NON SI ESCLUDE UNA RECESSIONE NEI PROSSIMI DUE ANNI – Secondo Fabrizio Biondo, gestore del fondo Lemanik Active short term credit, in caso di una nuova recessione, “la cui probabilità sta aumentando per i prossimi due anni, le banche centrali potrebbero utilizzare misure sempre più spregiudicate, inclusa la cancellazione del debito pubblico detenuto o il trasferimento a pioggia di denaro al settore privato (“QE for the people”), mentre tassi di riferimento molto negativi appaiono meno probabili per le distorsioni indotte dentro il sistema finanziario. Le conseguenze sui mercati tradizionali sarebbero molto pesanti, imponendo un ricorso sempre maggiore a investimenti alternativi e a investimenti protettivi contro scenari estremi”. Il debito è aumentato dal 2008 a oggi di 90 trilioni di dollari e ora si aggira intorno ai 230 trilioni come effetto delle mosse delle banche centrali. Del resto il debito è un obiettivo di politica macroeconomica. Perché? “Perché dal 1980 alcuni fattori strutturali sono al lavoro per imprimere una decelerazione al trend di crescita, fatto che le autorità non hanno mai accettato. A cosa serve tutta questa liquidità quindi? Non più a stimolare attività privata ma a stabilizzare le finanze pubbliche e consentirgli di espandere il debito e cercare di tenere la crescita a livelli più alti di quelli che il sistema potrebbe reggere. Sta di fatto che nel mondo c’è un eccesso di risparmio dato dai trend demografici, distribuzione diseguale del reddito, cambiamento politiche adottate dalle banche centrali emergenti”, spiega Biondo. Il gestore si dice positivo nei confronti dei fondi alternativi tra long short e global macro “che hanno basse correlazioni con la altre asset class e starei soprattutto su investimenti in beni fisici, tra real estate (i tassi restano bassi) e darei poco spazio agli investimenti illiquidi, mi fa paura il private equity”.

RIPRESA SUL MERCATO ITALIANO – Sul fronte del mercato italiano, Stefano Andreani, gestore azionario Italia di Lemanik, ritiene che, seppur all’interno di un contesto macro globale complicato, si stia vivendo una fase di ripresa, dopo i crolli avvenuti durante la recessione. “L’Italia si trova in una fase del ciclo interno ancora molto giovane. Del resto, il 2016 sarà solo il secondo anno di crescita positiva, anche se lenta, dopo anni di recessione.
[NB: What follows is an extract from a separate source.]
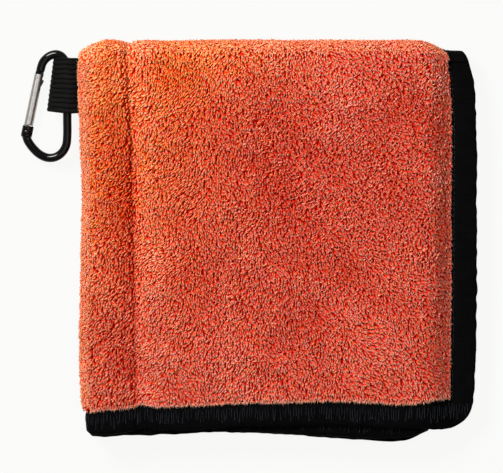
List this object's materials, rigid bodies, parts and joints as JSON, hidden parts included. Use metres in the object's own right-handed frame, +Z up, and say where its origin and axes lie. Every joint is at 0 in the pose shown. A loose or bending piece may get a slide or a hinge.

I consumi e gli investimenti sono in fase di crescita ma con molto spazio di miglioramento”. In questo scenario, per costruire una valida strategia nell’equity Italia, occorre attuare “un approccio attivo con la selezione delle migliori idee di investimento all’interno di un universo investibile più ampio; una costante esposizione a società di qualità con valutazioni ragionevoli, capaci di sfruttare la forza del proprio posizionamento e business model per generare utili e, infine, un approccio dinamico, in grado di sfruttare la volatilità per cogliere le opportunità che brusche inversioni di sentiment in un senso o nell’altro possono creare” conclude. L’asset class azionaria anche nelle fasi più volatili, secondo l’esperto, conserva un elevato grado di liquidità e permette quindi di avere un approccio dinamico e attivo.